Niall Armstrong
- Born: 19 August 1999 (age 26)
- Height: 1.83 m (6 ft 0 in)
- Weight: 86 kg (190 lb; 13 st 8 lb)
- School: Royal Belfast Academical Institution
- University: University of Exeter

Rugby union career
- Position: Scrum half
- Current team: Exeter Chiefs

Senior career
- Years: Team / Apps / (Points)
- 2023-2025: Exeter Chiefs / 20 / (0)
- 2025–: Dragons / 7 / (0)

= Niall Armstrong =

Irish rugby union player (born 1999)

Niall Armstrong (born 19 August 1999) is an Irish rugby union player who plays at scrum half for Exeter Chiefs.

==Early life==
From Ulster, he attended Royal Belfast Academical Institution with whom he won two Schools Cups. He also attended University of Exeter where he captained the first-XV rugby union team.

==Career==
He made his debut for Exeter Chiefs in September 2023. During his first season for Exeter, he was mainly used as a replacement at the start of the season but scored two tries for the club in the opening weeks of the season.

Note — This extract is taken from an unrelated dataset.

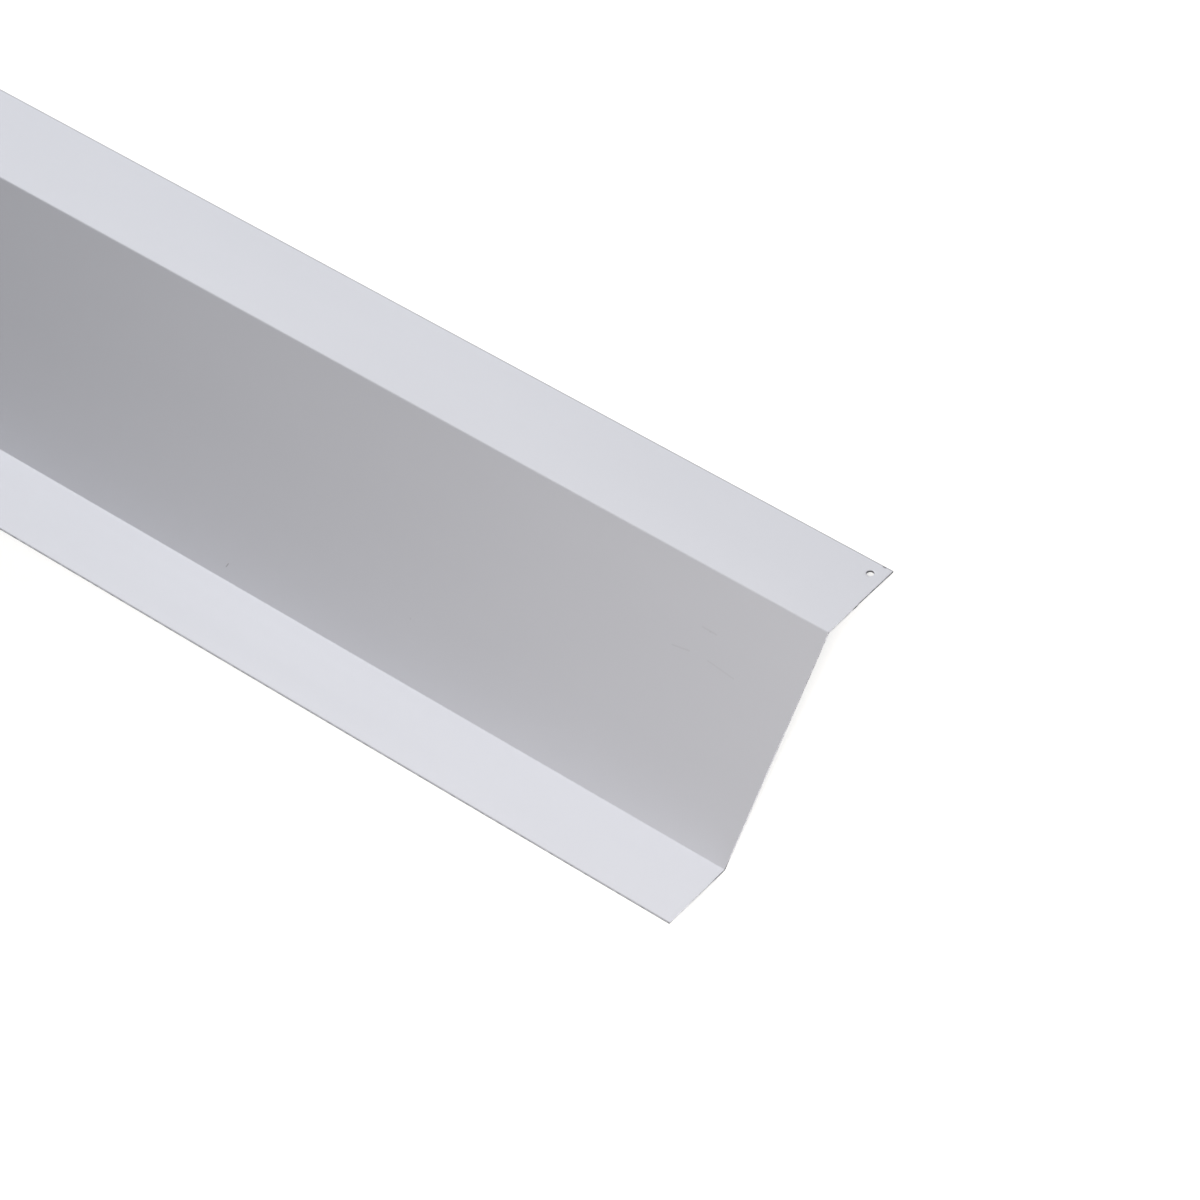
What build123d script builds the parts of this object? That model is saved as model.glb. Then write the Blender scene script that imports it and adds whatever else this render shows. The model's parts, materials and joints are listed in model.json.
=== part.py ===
from build123d import *
from math import asin, atan2, cos, degrees, hypot, radians, sin
import os

# Z flashing: one strip of coated steel sheet with two folds along its length.
# It is drawn as it is fitted, with both flanges level, then laid on the floor
# the way it comes to rest. X runs along the length and Z is up.

# Strip, in millimetres
FLASHING_LENGTH = 2000.0
SHEET_THICKNESS = 0.6
FOLD_INSIDE_RADIUS = 0.4

# Widths on the coated face, from an edge to a fold line or from fold to fold
UPPER_FLANGE_WIDTH = 35.0
WEB_WIDTH = 86.0
LOWER_FLANGE_WIDTH = 29.0

# Turns of the sheet at the folds, in degrees
UPPER_FOLD_TURN = 50.0
LOWER_FOLD_TURN = 50.0

# Hole in the upper flange's corner, by which the flashing is hung up
HANGING_HOLE_DIAMETER = 2.5
HANGING_HOLE_FROM_EDGE = 5.4
HANGING_HOLE_FROM_END = 5.4

# Radii of the folds on the side that is stretched
FOLD_OUTSIDE_RADIUS = FOLD_INSIDE_RADIUS + SHEET_THICKNESS

# Directions across the profile, in degrees: level, down the web, and out again
UPPER_FLANGE_DIRECTION = 180.0
WEB_DIRECTION = UPPER_FLANGE_DIRECTION + UPPER_FOLD_TURN
LOWER_FLANGE_DIRECTION = WEB_DIRECTION - LOWER_FOLD_TURN


def step(start, width, direction):
    """Point that lies a width away from start, across the profile."""
    return start + Vector(width * cos(radians(direction)), width * sin(radians(direction)))


# Corners of the coated face in the profile, where its flat stretches would meet
UPPER_EDGE = Vector(0, 0)
UPPER_FOLD = step(UPPER_EDGE, UPPER_FLANGE_WIDTH, UPPER_FLANGE_DIRECTION)
LOWER_FOLD = step(UPPER_FOLD, WEB_WIDTH, WEB_DIRECTION)
LOWER_EDGE = step(LOWER_FOLD, LOWER_FLANGE_WIDTH, LOWER_FLANGE_DIRECTION)


def folded_sheet():
    """The whole strip, folded: its coated face is bent outwards at the upper
    fold and inwards at the lower one, and the sheet lies below that face."""
    coated_face = FilletPolyline(
        UPPER_EDGE,
        UPPER_FOLD,
        LOWER_FOLD,
        LOWER_EDGE,
        radius=(FOLD_OUTSIDE_RADIUS, FOLD_INSIDE_RADIUS),
    )
    outline = offset(coated_face, SHEET_THICKNESS, side=Side.LEFT)
    profile = Plane.YZ * make_face(outline)
    return extrude(profile, FLASHING_LENGTH / 2, both=True)


def hanging_hole():
    """Drill for the hole through the upper flange, set out from its corner."""
    drill = Cylinder(HANGING_HOLE_DIAMETER / 2, 4 * SHEET_THICKNESS)
    centre = step(UPPER_EDGE, HANGING_HOLE_FROM_EDGE, UPPER_FLANGE_DIRECTION)
    along = FLASHING_LENGTH / 2 - HANGING_HOLE_FROM_END
    square_to_flange = Rot(UPPER_FLANGE_DIRECTION, 0, 0)
    return Pos(along, centre.X, centre.Y) * square_to_flange * drill


def resting_turn():
    """Turn about X, in degrees, that brings the upper flange's edge and the
    outside of the lower fold down on the floor together."""
    edge = step(UPPER_EDGE, SHEET_THICKNESS, UPPER_FLANGE_DIRECTION + 90)
    bisector = (WEB_DIRECTION + LOWER_FLANGE_DIRECTION) / 2 - 90
    fold_centre = step(LOWER_FOLD, FOLD_INSIDE_RADIUS / cos(radians(LOWER_FOLD_TURN / 2)), bisector)
    reach = edge - fold_centre
    drop = degrees(atan2(reach.Y, reach.X))
    lift = degrees(asin(FOLD_OUTSIDE_RADIUS / hypot(reach.X, reach.Y)))
    return -(drop + lift)


def laid_on_floor(shape):
    """Shape turned to rest, its box centred on the origin and standing on it."""
    turned = Rot(resting_turn(), 0, 0) * shape
    box = turned.bounding_box()
    return Pos(-box.center().X, -box.center().Y, -box.min.Z) * turned


flashing_sheet = laid_on_floor(folded_sheet() - hanging_hole())

os.makedirs("parts", exist_ok=True)
export_step(flashing_sheet, "parts/flashing_sheet.step")
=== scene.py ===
import json
from math import asin, atan2, cos, hypot, pi, radians, sin, tan

import bmesh
import bpy
from bpy.props import FloatProperty, FloatVectorProperty, IntProperty, PointerProperty
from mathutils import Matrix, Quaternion, Vector


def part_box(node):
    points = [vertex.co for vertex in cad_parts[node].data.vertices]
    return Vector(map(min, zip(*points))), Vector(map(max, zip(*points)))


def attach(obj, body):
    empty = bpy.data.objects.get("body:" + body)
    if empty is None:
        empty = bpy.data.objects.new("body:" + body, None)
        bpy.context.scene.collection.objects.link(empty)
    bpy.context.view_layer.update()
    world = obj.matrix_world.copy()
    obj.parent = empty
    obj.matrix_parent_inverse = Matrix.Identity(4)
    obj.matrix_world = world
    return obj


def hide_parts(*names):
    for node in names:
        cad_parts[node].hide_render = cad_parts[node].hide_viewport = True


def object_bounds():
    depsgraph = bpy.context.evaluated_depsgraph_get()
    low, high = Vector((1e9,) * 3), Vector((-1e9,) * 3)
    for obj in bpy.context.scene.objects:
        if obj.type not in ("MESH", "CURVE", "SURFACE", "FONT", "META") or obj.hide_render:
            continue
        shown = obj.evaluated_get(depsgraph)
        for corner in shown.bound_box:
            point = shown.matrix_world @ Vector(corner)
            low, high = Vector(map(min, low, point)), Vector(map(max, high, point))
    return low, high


bl_info = {
    "name": "Z flashing",
    "version": (1, 0, 0),
    "blender": (4, 5, 0),
    "location": "View3D > Sidebar > Flashing",
    "description": "Cuts, punches and folds a coated steel z flashing and lays it on a pale floor",
    "category": "Object",
}

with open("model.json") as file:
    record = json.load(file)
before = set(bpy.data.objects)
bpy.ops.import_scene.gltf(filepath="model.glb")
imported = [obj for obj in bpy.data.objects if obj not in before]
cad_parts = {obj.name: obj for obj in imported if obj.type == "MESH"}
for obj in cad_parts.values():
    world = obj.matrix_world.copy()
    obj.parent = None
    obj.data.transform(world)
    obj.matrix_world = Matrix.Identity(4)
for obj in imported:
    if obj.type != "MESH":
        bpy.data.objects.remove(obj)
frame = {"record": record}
CAD_LOW, CAD_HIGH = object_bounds()

MM = 0.001

# Names of the solid that the sheet stands for and of the piece
SHEET_NODE = "flashing_sheet"
SHEET_PIECE = "coated_flashing"

# The hanging hole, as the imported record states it
HOLE_MOUNT = next(m for m in frame["record"]["mounts"] if m["name"] == "hanging_hole")
HOLE_MIDDLE = Vector(HOLE_MOUNT["pos_m"])
FLANGE_NORMAL = Vector(HOLE_MOUNT["axis"])
SHEET_THICKNESS = HOLE_MOUNT["dims"]["length_mm"] * MM
UPPER_EDGE = Vector((HOLE_MIDDLE.x, CAD_HIGH.y, SHEET_THICKNESS * FLANGE_NORMAL.z))
ACROSS_FLANGE = Vector((0, -FLANGE_NORMAL.z, FLANGE_NORMAL.y))

# Maps and attributes that the materials and the tree read
BLANK_MAP = "blank"
BAKE_MAP = "OFBake"
SIDE = "side"
DEPTH = "depth"
COATED, BACK, CUT = 0, 1, 2

# Steps of the blank's grid
HOLE_STEPS = 14
HOLE_RINGS = 5
HOLE_MARGIN = 3.4 * MM
FOLD_STEPS = 8

# Stretches of the strip that the square map holds as rows, as shares of its length,
# and how much of the map's breadth a row takes. The end with the hole is the last.
COATED_ROWS = ((0.0, 0.4, 0.994), (0.4, 0.8, 0.994), (0.8, 1.0, 0.994))
BACK_ROWS = ((0.0, 0.5, 0.7), (0.5, 1.0, 0.7))
MAP_MARGIN = 0.003

# Distance between the thin lines of the cut edges, in margins, and the turn that the
# line of the hole's wall holds, which is a little over a full one
CUT_LINE_SPACING = 1.3
HOLE_LINE_TURN = 2.1 * pi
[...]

In November 2023, he was given a red card in the Rugby Premiership for a high boot striking Northampton Saints fly half Fin Smith in the face which was deemed as reckless. It was an action that his Exeter head coach Rob Baxter described as "not deliberate" and Smith described as just "one of those things". In April 2024 after making eleven appearances for the Chiefs he agreed a contract extension.

At the start of the 2025/26 season, Armstrong left Exeter Chiefs and joined welsh United Rugby Championship region Dragons.